> _WHAT TO PRODUCE_:
All the data should come back exactly as it was given.

> _GIVEN INFORMATION_:
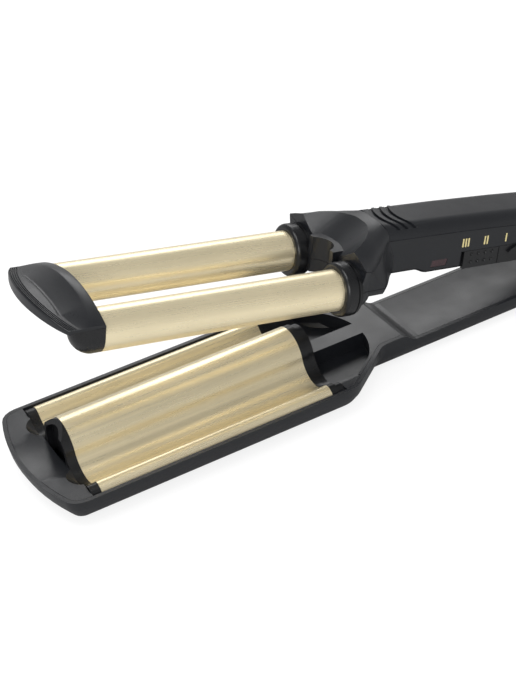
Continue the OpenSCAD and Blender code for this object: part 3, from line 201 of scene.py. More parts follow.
class Shader:
    """The node tree of a material or a world, in which values are Wires"""

    def __init__(self, owner):
        owner.use_nodes = True
        self.owner, self.tree = owner, owner.node_tree
        self.tree.nodes.clear()
        self.places = {}

    def add(self, kind, settings=None, inputs=None, output=0):
        """Adds one node, its settings first, then the values or Wires of its sockets; returns one output"""
        node = self.tree.nodes.new(kind)
        for key, value in (settings or {}).items():
            setattr(node, key, value)
        for key, value in (inputs or {}).items():
            socket = node.inputs[key]
            if isinstance(value, Wire):
                self.tree.links.new(value.socket, socket)
            else:
                socket.default_value = value
        return Wire(self, node.outputs[output])

    def place(self, scale=(1, 1, 1), turn=0.0):
        """Object coordinates, turned about Y by the angle and scaled"""
        key = (scale, turn)
        if key not in self.places:
            here = self.add("ShaderNodeTexCoord", output="Object")
            if turn:
                here = self.add("ShaderNodeMapping", inputs={"Vector": here, "Rotation": (0, turn, 0)})
            self.places[key] = self.add("ShaderNodeMapping", inputs={"Vector": here, "Scale": scale})
        return self.places[key]

    def noise(self, size, scale=(1, 1, 1), turn=0.0, detail=2.0, roughness=0.5):
        """Noise with features of the given size in metres"""
        return self.add("ShaderNodeTexNoise", None, {
            "Vector": self.place(scale, turn), "Scale": 1 / size,
            "Detail": detail, "Roughness": roughness}, output="Fac")

    def ramp(self, value, low, high, to_low=0.0, to_high=1.0):
        """Maps low..high of a value to to_low..to_high"""
        return self.add("ShaderNodeMapRange", None, {
            "Value": value, "From Min": low, "From Max": high, "To Min": to_low, "To Max": to_high})

    def blend(self, share, first, second):
        """A colour between two colours: a Mix node has them at inputs 6 and 7, and the result at output 2"""
        return self.add("ShaderNodeMix", {"data_type": "RGBA"}, {0: share, 6: first, 7: second}, output=2)

    def bump(self, height, strength, distance, after=None):
        """A normal that follows a height, whose 1 is the distance in metres, on top of another normal"""
        inputs = {"Height": height, "Strength": strength, "Distance": distance}
        if after is not None:
            inputs["Normal"] = after
        return self.add("ShaderNodeBump", None, inputs)

    def end(self, surface, kind="ShaderNodeOutputMaterial"):
        """Ends the tree in a surface"""
        self.tree.links.new(surface.socket, self.tree.nodes.new(kind).inputs["Surface"])
        return self.owner

    def finish(self, **inputs):
        """Ends the tree in a Principled surface: the keys are its sockets, with _ for a space"""
        named = {key.replace("_", " "): value for key, value in inputs.items()}
        return self.end(self.add("ShaderNodeBsdfPrincipled", None, named))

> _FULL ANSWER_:
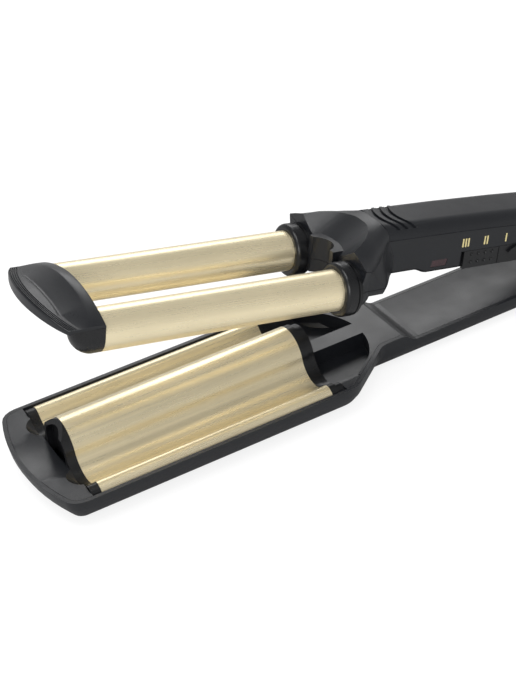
Continue the OpenSCAD and Blender code for this object: part 3, from line 201 of scene.py. More parts follow.
class Shader:
    """The node tree of a material or a world, in which values are Wires"""

    def __init__(self, owner):
        owner.use_nodes = True
        self.owner, self.tree = owner, owner.node_tree
        self.tree.nodes.clear()
        self.places = {}

    def add(self, kind, settings=None, inputs=None, output=0):
        """Adds one node, its settings first, then the values or Wires of its sockets; returns one output"""
        node = self.tree.nodes.new(kind)
        for key, value in (settings or {}).items():
            setattr(node, key, value)
        for key, value in (inputs or {}).items():
            socket = node.inputs[key]
            if isinstance(value, Wire):
                self.tree.links.new(value.socket, socket)
            else:
                socket.default_value = value
        return Wire(self, node.outputs[output])

    def place(self, scale=(1, 1, 1), turn=0.0):
        """Object coordinates, turned about Y by the angle and scaled"""
        key = (scale, turn)
        if key not in self.places:
            here = self.add("ShaderNodeTexCoord", output="Object")
            if turn:
                here = self.add("ShaderNodeMapping", inputs={"Vector": here, "Rotation": (0, turn, 0)})
            self.places[key] = self.add("ShaderNodeMapping", inputs={"Vector": here, "Scale": scale})
        return self.places[key]

    def noise(self, size, scale=(1, 1, 1), turn=0.0, detail=2.0, roughness=0.5):
        """Noise with features of the given size in metres"""
        return self.add("ShaderNodeTexNoise", None, {
            "Vector": self.place(scale, turn), "Scale": 1 / size,
            "Detail": detail, "Roughness": roughness}, output="Fac")

    def ramp(self, value, low, high, to_low=0.0, to_high=1.0):
        """Maps low..high of a value to to_low..to_high"""
        return self.add("ShaderNodeMapRange", None, {
            "Value": value, "From Min": low, "From Max": high, "To Min": to_low, "To Max": to_high})

    def blend(self, share, first, second):
        """A colour between two colours: a Mix node has them at inputs 6 and 7, and the result at output 2"""
        return self.add("ShaderNodeMix", {"data_type": "RGBA"}, {0: share, 6: first, 7: second}, output=2)

    def bump(self, height, strength, distance, after=None):
        """A normal that follows a height, whose 1 is the distance in metres, on top of another normal"""
        inputs = {"Height": height, "Strength": strength, "Distance": distance}
        if after is not None:
            inputs["Normal"] = after
        return self.add("ShaderNodeBump", None, inputs)

    def end(self, surface, kind="ShaderNodeOutputMaterial"):
        """Ends the tree in a surface"""
        self.tree.links.new(surface.socket, self.tree.nodes.new(kind).inputs["Surface"])
        return self.owner

    def finish(self, **inputs):
        """Ends the tree in a Principled surface: the keys are its sockets, with _ for a space"""
        named = {key.replace("_", " "): value for key, value in inputs.items()}
        return self.end(self.add("ShaderNodeBsdfPrincipled", None, named))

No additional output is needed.